In March 2012, the National Public-Safety Telecommunications Council (NPSTC) Local Control Task Group published a report titled, “Local Control in the Nationwide Public Safety Broadband Network”. The NPSTC report identified four areas where users will need some type of control in respect to first responder’s use of the nationwide public safety broadband network. The four focus areas identified were: User and Device Management, Network Design, Network Operations and Maintenance, and Applications and Services. PSCR is currently identifying gaps in the current technologies and standards, executing research that can help fill the technical voids, and providing direction to both industry and academic research. CRADA partners currently offer limited dynamic QoS functionality, with no cross functionality between vendors. A single terminal with a standard interface to trigger dynamic QoS policy changes for a single user or groups of users across various EPC solutions would offer a huge benefit to the public safety community.
AN INNOVATIVE APPROACH
PSCR works closely with the public safety user community and the major organizations that represent and advocate on behalf of the community. In conjunction with this collaboration, PSCR uses the following approach:
- Evaluate the four focus areas of the Local Control for technical feasibility
- Identify technical gaps and target areas of research
- Provide insights on the performance trends and trade-offs in order to identify the key factors and configuration parameters that affect performance
- Define an initial set of requirements and guidelines for future development of an API that will enable a Public Safety User Terminal to request dynamic changes in user priority
VALUE TO PUBLIC SAFETY
The 2012 NPSTC report included a focus on technology gaps to identify areas where supplemental research will have the greatest impact.
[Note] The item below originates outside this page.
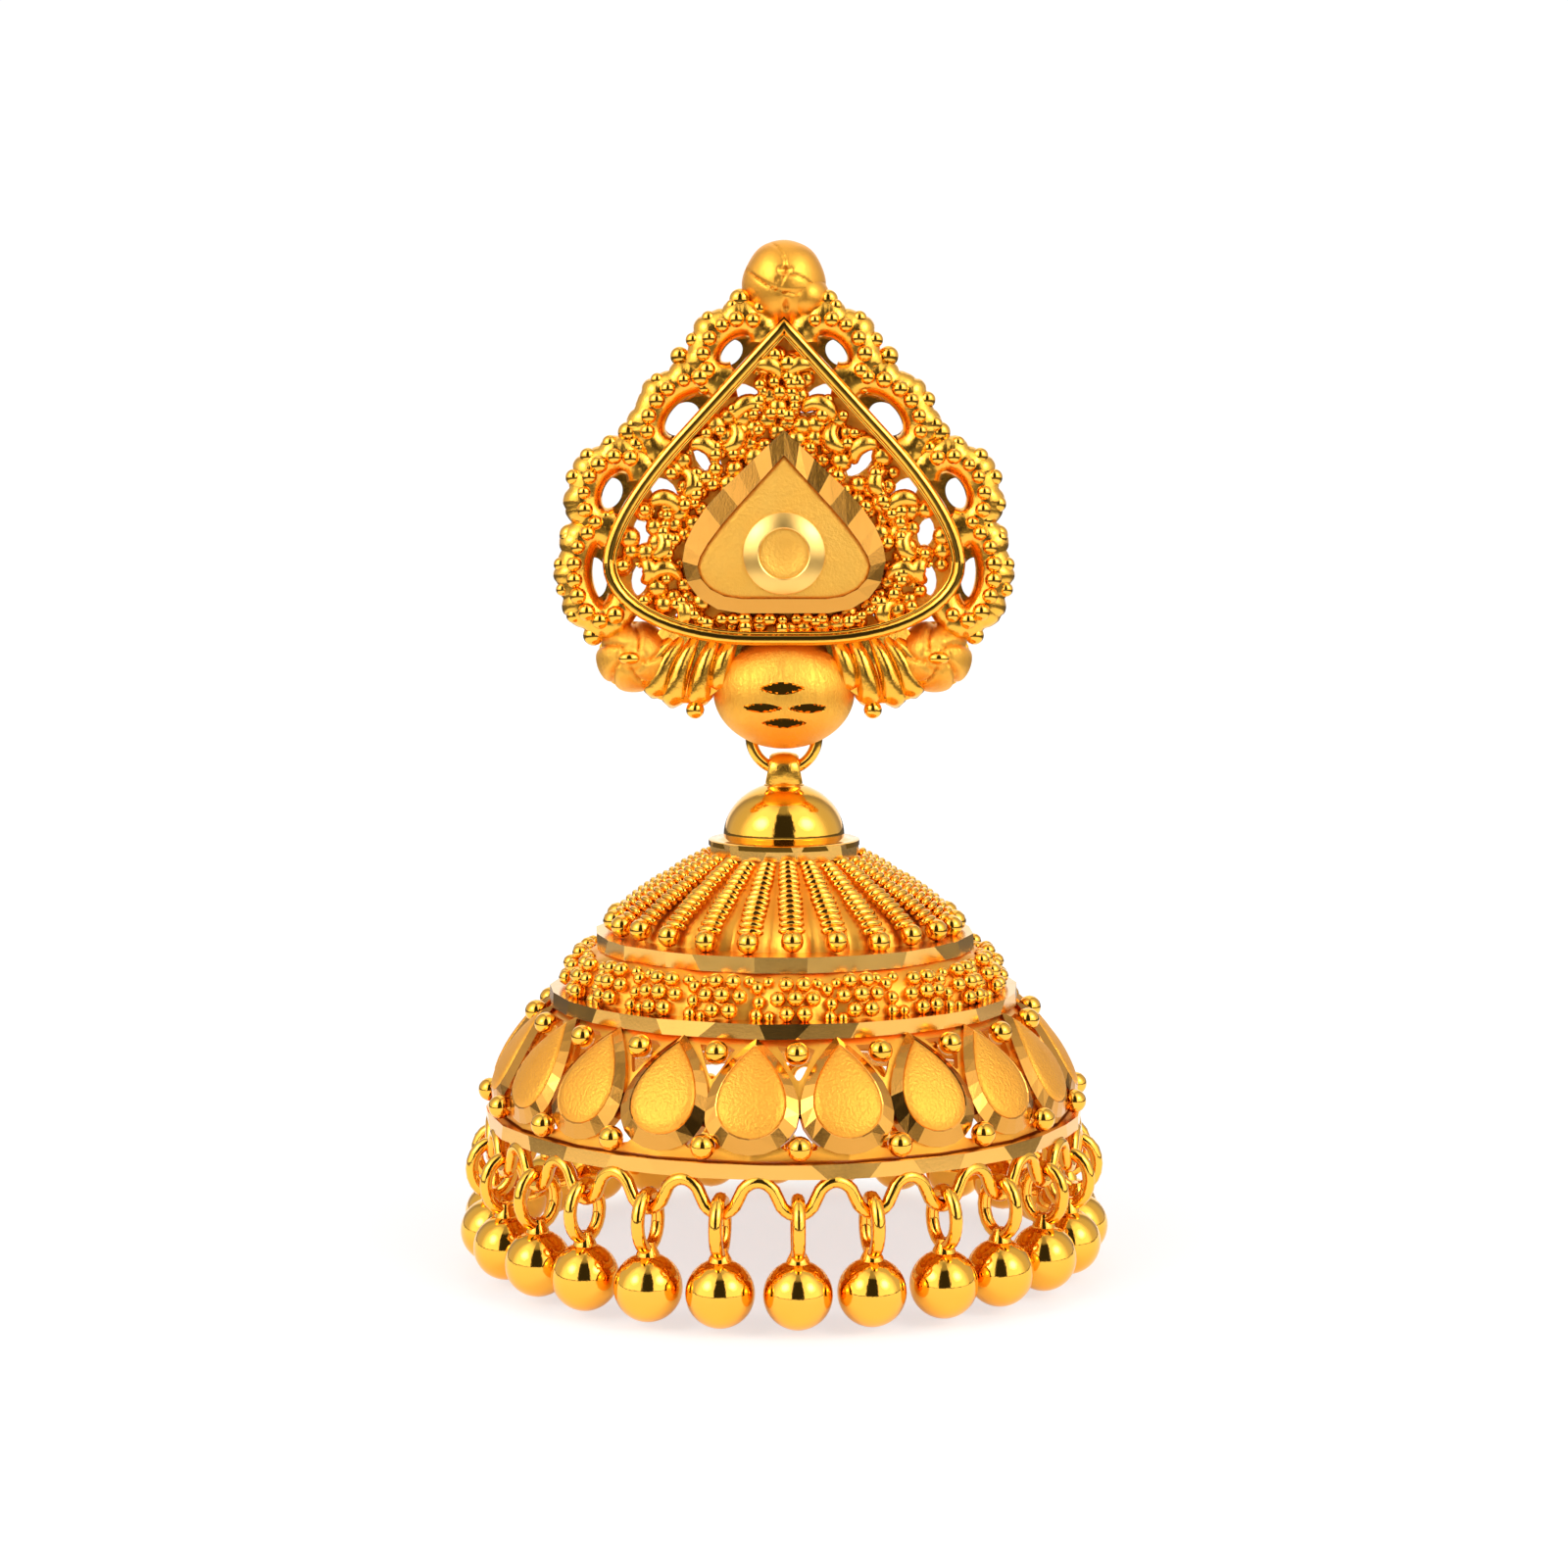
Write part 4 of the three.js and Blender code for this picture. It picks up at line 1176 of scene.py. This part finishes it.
def makeBorder():
    shapes = []
    grains = []
    draw = random.Random(border["seed"])
    wall = spadeLine(spade, "middle", border["wall"])
    clear = spadeLine(spade, "middle", border["clear"])
    sagX, sagZ = border["sag"]
    loops = [(loop, side, (-side * loop[0], loop[1])) for loop in border["loops"] for side in (-1, 1)]
    for loop, side, centre in loops:
        path, closed = shownRun(loopLine(*loop, side, steps=120), wall)
        shapes.append(scrollTube(path, closed, centre))
        grains += scrollBeads(path, centre, clear, draw)
    for loop, side, centre in loops:
        line = loopLine(*loop, side, steps=40)
        spot = Vector(centre)
        hole = [tuple(spot + Vector((side * sagX, sagZ)) + (Vector(place) - spot) * border["hole"]) for place in line]
        shapes.append(pierced(line, [hole], border["plateBack"], border["plateFront"]))
    piece("stud", "scroll_border", joined(*shapes), soft, crease=60)
    grains += [grain((side * x, border["edgeY"], z), border["edgeBead"]) for x, z in border["edge"] for side in (-1, 1)]
    beadPiece("stud", "border_beads", grains, uneven=0.08, seed=14)


makeBorder()
print("border ready")


# the stud: plaque

# Frame and panel are levels of (share from the outer edge to the inner one, y). Ring and disc
# are turned profiles of (radius, y).
plaque = {
    "frame": [(0, 0), (0, -2.24), (1, -2.5), (1, -0.6)], "steps": (0.004, 0.03), "seed": 5,
    "panel": [(0.98, 0), (0.98, -2.24), (1.12, -2.36), (1.3, -2.39)], "bossZ": -1.85,
    "ring": [(1.86, -1.8), (1.86, -2.48), (1.8, -2.54), (1.2, -2.74), (1.14, -2.7), (1.12, -1.8)],
    "disc": [(0, -1.7), (1.16, -1.7), (1.15, -2.58), (1.0, -2.6), (0.86, -2.56), (0.6, -2.48), (0.3, -2.44),
             (0, -2.43)]}


def plaqueLevels(detail, levels):
    pairs = list(zip(spadeLine(plaqueEdge, detail), spadeLine(plaqueInner, detail)))
    return [([(lerp(x1, x2, share), lerp(z1, z2, share)) for (x1, z1), (x2, z2) in pairs], y) for share, y in levels]


def makePlaque():
    draw = random.Random(plaque["seed"])
    points, faces = layered(plaqueLevels("cut", plaque["frame"]))
    count = len(points) // len(plaque["frame"])
    # Neighbouring facets step in and out a little.
    for i in range(count):
        step = draw.uniform(*plaque["steps"]) * (-1) ** i
        for row in (1, 2):
            x, y, z = points[row * count + i]
            points[row * count + i] = (x, y + step, z)
    piece("plain", "plaque_frame", (points, faces), shadedCut, flat=True)
    panel = layered(plaqueLevels("smooth", plaque["panel"]), solid=True)
    # The panel takes the lighter copy of the matte gold, painted light.
    piece("plain", "plaque_panel", panel, litMatte, crease=60)

    def boss(profile, steps, closed=False):
        points, faces = revolve(profile, steps, closed, axisY=0)
        return [(x, z, y + plaque["bossZ"]) for x, y, z in points], faces

    # The ring takes the paler, creamier gold, a painted highlight.
    piece("plain", "plaque_ring", boss(plaque["ring"], steps=64, closed=True), creamHighlight, crease=30)
    # The disc takes the same lighter copy of the matte gold, painted light.
    piece("plain", "plaque_disc", boss(plaque["disc"], steps=48), litMatte, crease=60)


makePlaque()
print("plaque ready")


# the stud: buds, flutes and foot bead

def blob(centre, radii, around, rows, push=None):
    # A rounded body with its poles along X, half as deep at the back. Radii are (x, y, z).
    cx, cy, cz = centre
    points = []
    rings = []
    for k in range(rows + 1):
        theta = math.pi * k / rows
        start = len(points)
        if k in (0, rows):
            points.append((cx - radii[0] * math.cos(theta), cy, cz))
        else:
            for phi in turns(around):
                x, y, z = -math.cos(theta), -math.sin(theta) * math.cos(phi), math.sin(theta) * math.sin(phi)
                deep = radii[1] if y < 0 else radii[1] / 2
                place = Vector((cx + x * radii[0], cy + y * deep, cz + z * radii[2]))
                points.append(push(place, Vector((x, y, z))) if push else place)
        rings.append(list(range(start, len(points))))
    return points, bridge(rings)


# Cuts are lens-shaped flats: x, z, half length, half height.
footBead = {
    "centre": (0, 0.05, -8.25), "radii": (3.28, 2.75, 2.66), "around": 300, "rows": 110,
    "tilt": 7, "lean": 0.03, "deep": 0.26, "snap": 0.029, "shine": 0.012,
    "cuts": [(-0.1, -7.95, 1.07, 0.29), (-1.02, -8.86, 0.96, 0.22), (1.15, -8.88, 1.02, 0.22), (0, -9.57, 1.07, 0.24)]}


def beadFront(x, z):
    cx, cy, cz = footBead["centre"]
    a, b, c = footBead["radii"]
    return cy - b * math.sqrt(max(0, 1 - ((x - cx) / a) ** 2 - ((z - cz) / c) ** 2))


def makeFootBead():
    slope = math.tan(math.radians(footBead["tilt"]))

    def push(place, direction):
        if direction.y > -0.3:
            return place
        for x, z, half, high in footBead["cuts"]:
            if abs(place.x - x) >= half:
                continue
            reach = high * (1 - ((place.x - x) / half) ** 2)
            for edge in (z - reach, z + reach):
                if abs(place.z - edge) < footBead["snap"]:
                    return Vector((place.x, beadFront(place.x, edge), edge))
            share = (place.z - (z - reach)) / (2 * reach)
            if 0 < share < 1:
                floor = beadFront(x, z - high) + footBead["deep"] + (place.z - z) * slope
                floor += max(-1, min(1, x)) * (place.x - x) * footBead["lean"]
                place = Vector((place.x, max(place.y, floor), place.z))
        return place

    body = blob(footBead["centre"], footBead["radii"], footBead["around"], footBead["rows"], push)
    obj = makeObject("foot_bead", body, brushed, crease=28)
    obj.data.materials.append(polished)
    for face in obj.data.polygons:
        x, y, z = face.center / mm
        if y < -1 and y > beadFront(x, z) + footBead["shine"]:
            face.material_index = 1
    finishPiece(obj, "bright")


makeFootBead()

buds = {
    "top": {"centre": (0, -0.1, 10.35), "radii": (1.9, 1.95, 2.05), "deep": 0.22,
            "cuts": [(0.05, 10.9, 0.36, 0.2), (0.1, 9.35, 0.16, 0.32)],
            "lobe": ((0.95, -0.35, 9.75), (1.15, 1.5, 1.1))},
    "side": {"centre": (6.95, -0.2, -6.6), "radii": (1.75, 1.95, 1.68), "dent": 0.26, "rim": (0.62, 0.14, 0.1),
             "heart": (7.05, -2.15, -6.6), "heartSize": (0.5, 0.4, 0.31)}}


def groove(value, width):
    # How deep a line is cut at this distance from its middle, from 0 to 1.
    return max(0, 1 - abs(value) / width) ** 0.8


def makeTopBud():
    bud = buds["top"]
    cx, cy, cz = bud["centre"]

    def push(place, direction):
        # Two curved folds, a fine one higher up, and small cuts.
        u, v = place.x - cx, place.z - cz
        depth = 0
        if direction.y < 0.2:
            depth += 0.16 * groove(v + 0.42 + 0.22 * u - 0.25 * u * u, 0.1)
            if u > -0.4:
                depth += 0.1 * groove(math.hypot(u - 0.35, v + 0.95) - 1.25, 0.08)
        if direction.y < 0:
            if v > -0.2:
                depth += 0.08 * groove(math.hypot(u + 1.2, v - 0.7) - 1.3, 0.06)
            for x, z, half, high in bud["cuts"]:
                depth += bud["deep"] * max(0, 1 - ((place.x - x) / half) ** 2 - ((place.z - z) / high) ** 2)
        swell = 1 + 0.02 * math.sin(3.1 * u + 1.2) * math.cos(2.3 * v)
        return Vector((cx + u * swell, place.y + depth, cz + v * swell))

    body = blob(bud["centre"], bud["radii"], around=120, rows=72, push=push)
    piece("bright", "top_bud", joined(body, blob(*bud["lobe"], around=48, rows=28)), satin, crease=50)


def makeSideBud(side, label):
    bud = buds["side"]
    cx, cy, cz = side * bud["centre"][0], *bud["centre"][1:]
    rimReach, rimWidth, rimDeep = bud["rim"]

    def push(place, direction):
        # Five petals curling round a rim.
        u, v = (place.x - cx) * side, place.z - cz
        reach = math.hypot(u, v)
        petal = abs(math.sin(2.5 * (math.atan2(v, u) + 0.55 * reach)))
        dent = bud["dent"] * (1 - petal) ** 3 * min(1, reach / 0.7) if direction.y < 0.3 else 0
        rim = rimDeep * groove(reach - rimReach, rimWidth) if direction.y < 0 else 0
        return place - direction * (dent + rim)

    body = blob((cx, cy, cz), bud["radii"], around=96, rows=60, push=push)
    piece("bright", "side_bud_" + label, body, brushed, crease=50)
    x, y, z = bud["heart"]
    beadPiece("bright", "side_bud_heart_" + label, [grain((side * x, y, z), bud["heartSize"])], detail=4)


# Ridges run from (x, z) to (x, z); knobs are (x, z, size). The other side mirrors them.
flutes = {
    "ridges": [((2.3, -5.7), (3.0, -8.2)), ((3.15, -5.75), (4.0, -8.95)), ((4.1, -5.8), (5.2, -8.95)),
               ((4.8, -5.9), (6.05, -8.5)), ((5.35, -5.95), (6.7, -7.85))],
    "steps": 12, "half": 0.68, "deep": 1.05, "y": -0.3, "bow": (0.18, 0.25), "fall": 0.8,
    "fan": [(1.7, -5.4), (5.8, -5.4), (6.9, -7.4), (6.2, -8.4), (5.2, -8.75), (4.0, -8.75), (3.0, -8.2), (2.4, -7.4)],
    "fanFront": -0.85, "fanTop": -1.02, "knobs": [(4.1, -9.05, 0.42)], "knobY": -0.7}


def makeFlutes():
    shapes = []
    grains = []
    steps, fall = flutes["steps"], flutes["fall"]
    bowX, bowY = flutes["bow"]
    for side in (-1, 1):
        for (x1, z1), (x2, z2) in flutes["ridges"]:
            path = []
            widths = []
            for k in range(steps + 1):
                t = k / steps
                bow = math.sin(math.pi * t)
                path.append((side * (lerp(x1, x2, t) + bowX * bow), flutes["y"] - bowY * bow, lerp(z1, z2, t)))
                # The ridge widens down to its rounded end.
                end = (t - fall) / 0.2
                half = flutes["half"] * (0.55 + 0.6 * t if t < fall else 1.03 * math.cos(end * 1.35))
                deep = flutes["deep"] * (0.8 + 0.15 * bow) * (1 if t < fall else math.cos(end * 1.3))
                widths.append((half, deep))
            shapes.append(sweep(path, widths, sides=14))
        fan = [(side * x, z) for x, z in flutes["fan"]]
        top = [(x * 0.97, z + 0.1) for x, z in fan]
        shapes.append(layered([(fan, 0), (fan, flutes["fanFront"]), (top, flutes["fanTop"])], solid=True))
        grains += [grain((side * x, flutes["knobY"], z), size) for x, z, size in flutes["knobs"]]
    piece("stud", "flutes", joined(*shapes), soft, crease=60)
    beadPiece("stud", "flute_knobs", grains, material=cast, uneven=0.03, seed=6)


makeTopBud()
for side, label in ((-1, "left"), (1, "right")):
    makeSideBud(side, label)
makeFlutes()
print("buds and flutes ready")


# the stud: eyelet, post and nut

eyelet = {"radius": 0.79, "wire": 0.25, "z": -8.72}


def makeEyelet():
    path = [(0, hangY + u, eyelet["z"] + v) for u, v in oval(40, eyelet["radius"], eyelet["radius"])]
    piece("stud", "eyelet", sweep(path, eyelet["wire"], sides=12, closed=True, up=(1, 0, 0)), polished, crease=60)


makeEyelet()
print("eyelet ready")

# The post and the nut are the CAD solids themselves.
for nodeName in ("ear_post", "screw_nut"):
    node = nodes[nodeName]
    if not node.hide_render:
        node.data.materials.clear()
        node.data.materials.append(polished)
Additional research efforts can add clarity and direction to these focus areas within the larger scope of the Local Control feature. One particular gap identified during the fact gathering and technical feasibility analysis is the creation of a secure API and a Public Safety Local Control Terminal. This would safely allow requests for the dynamic control of QoS policy from outside the EPC. By enabling this technology and setting the groundwork for defining the API, both industry and academia will have a base architecture to use for future designs and research. The implementation of a Public Safety User Terminal will provide a simple, secure, and low cost method to initiate dynamic user priority requests into the more expensive and complicated interfaces of the vendor supplied Dynamic Priority Controllers.